WiFi/cellular integration won’t be enough to save Cisco/Ericsson deal


Cisco and Ericsson have added a combined WiFi offering, called Evolved WiFi Networks (EWN), to their portfolio, but the announcement has done little to boost market confidence in their strategic alliance, first announced in November 2015.

Of course, complex partnerships between giant companies with very different cultures and behaviors take time to deliver visible results. However, whether this is a matter of poor communication or poor execution, there is a clear contrast between the perceived impact of the Cisco-Ericsson tie-up and that of the Nokia-Alcatel merger. The former was touted by its participants as a way to avoid the challenges of a full merger and to deliver results more quickly, but in reality, the new Nokia made more significant progress in 2016 than its Swedish rival.

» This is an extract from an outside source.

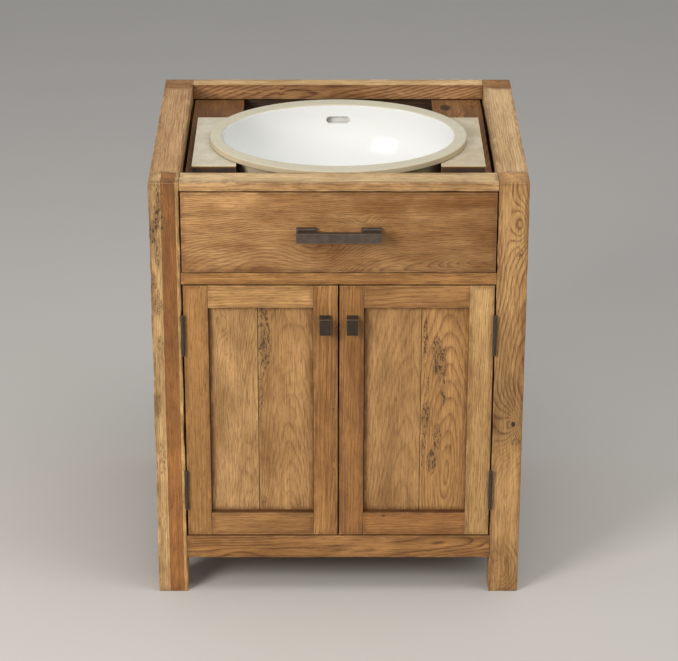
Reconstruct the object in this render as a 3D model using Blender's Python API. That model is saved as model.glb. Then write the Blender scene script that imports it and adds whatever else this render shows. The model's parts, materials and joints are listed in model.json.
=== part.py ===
"""Rustic oak bathroom vanity cabinet: post-and-rail frame, two doors, a drawer and an undermount basin."""

import math

import bmesh
import bpy

# Overall size, metres.
WIDTH = 0.686
DEPTH = 0.587
HEIGHT = 0.835
POST = 0.0556
FIT = 0.0003
PULL_REACH = 0.033
FRONT = (PULL_REACH - DEPTH) / 2.0
OPEN_X = WIDTH / 2.0 - POST

# Frame rails.
TOP_RAIL_H = 0.0165
TOP_RAIL_D = 0.054
SIDE_RAIL_H = 0.031
BACK_RAIL_D = 0.033
BACK_RAIL_H = 0.0305
MID_Z = (0.6375, 0.6596)
MID_D = 0.045
LOW_Z = (0.0735, 0.1199)
LOW_T = 0.022
PANEL_X = (0.320, 0.338)
BACK_T = (0.567, 0.579)
PIPE_OPENING = (0.150, 0.410, 0.610)

# Doors.
DOOR_Z = (0.1228, 0.635)
DOOR_T = 0.022
DOOR_GAP = 0.003
STILE = 0.045
DOOR_TOP = 0.044
DOOR_LOW = 0.047
GROOVE = 0.009
PANEL_FACE = 0.0095
PANEL_T = 0.007
SEAM = (0.1490, 0.1525)
SEAM_GAP = 0.0012

# Butt hinges.
HINGE_R = 0.0034
PIN_R = 0.0016
HINGE_OUT = 0.0039
LEAF_T = 0.0009
LEAF_IN = 0.020
HINGE_H = 0.080
HINGE_Z = (0.2197, 0.5375)

# Drawer.
FACE_X = 0.2852
FACE_Z = (0.661, 0.8162)
FACE_T = 0.020
BOX_X = (0.2625, 0.2745)
BOX_Z = (0.664, 0.735)
BOX_BACK = 0.500
BOX_FLOOR = 0.006
WELL_X = (0.2035, 0.2125)
WELL_D = (0.090, 0.099)
TRAVEL = 0.330

# Handle and knobs.
PULL_X = 0.077
PULL_Z = (0.731, 0.750)
KNOB_X = 0.0250
KNOB_Z = (0.545, 0.577)

# Basin and its supports.
BOWL_D = 0.262
RIM = (0.2415, 0.2035)
BOWL = (0.2180, 0.1705)
RIM_T = 0.012
BOWL_DEEP = 0.165
OVERFLOW_Z = 0.8040
WALL = 0.010
POWER = 2.4
DRAIN_R = 0.0225
BOARD_X = (0.1863, 0.2829)
BOARD_Z = (0.7845, 0.8025)
BLOCK_X = (0.1885, 0.270)
BLOCK_D = (0.122, 0.392)
PAD_T = 0.002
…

Both the cellular giants, and Cisco, had major challenges last year, and were consistently outperformed by Huawei, whose progress put paid to the idea that the vendors’ setbacks were entirely down to a difficult market, and not partially down to their own mistakes and hesitancies. It is too early to say the Cisco deal is a mistake for Ericsson or, indeed, that it was a mistake not to push for a full merger. But after 14 months, good execution should have yielded greater improvements, and the launch of EWN is certainly not enough to change anyone’s view.

Evolved WiFi Networks:

It looks like a useful and logical agreement, allowing for more integration between Cisco WiFi and Ericsson cellular networks, but with most operators engaging in some kind of multi-RAT HetNet planning, why has it taken a year to crystallize an offering which seems to lie at the heart of the Cisco/Ericsson opportunity?

This is the kind of offering which is clearly a sweet spot for the two vendors, bringing together their different platforms, channels and customer base under one umbrella. “EWN includes pre-integrated and verified offerings based on Ericsson and Cisco products and Ericsson’s customer support, design and deployment services as well as Ericsson’s man-aged services,” the companies stated, and it can be offered as a fully managed service across 180 countries.

Specific target applications include combining indoor Ericsson networks with Cisco WLANs for mobile/WiFi enterprise systems; letting operators with Ericsson macro networks use Cisco WLANs to offer access to subscribers; and integrating Cisco WLANs with Ericsson macro or indoor small cell networks using Ericsson’s Real Time Traffic Steering; integrating Cisco WLANs into Ericsson’s packet core using trusted configurations so that operators can offer all their core network services over WiFi as well as cellular.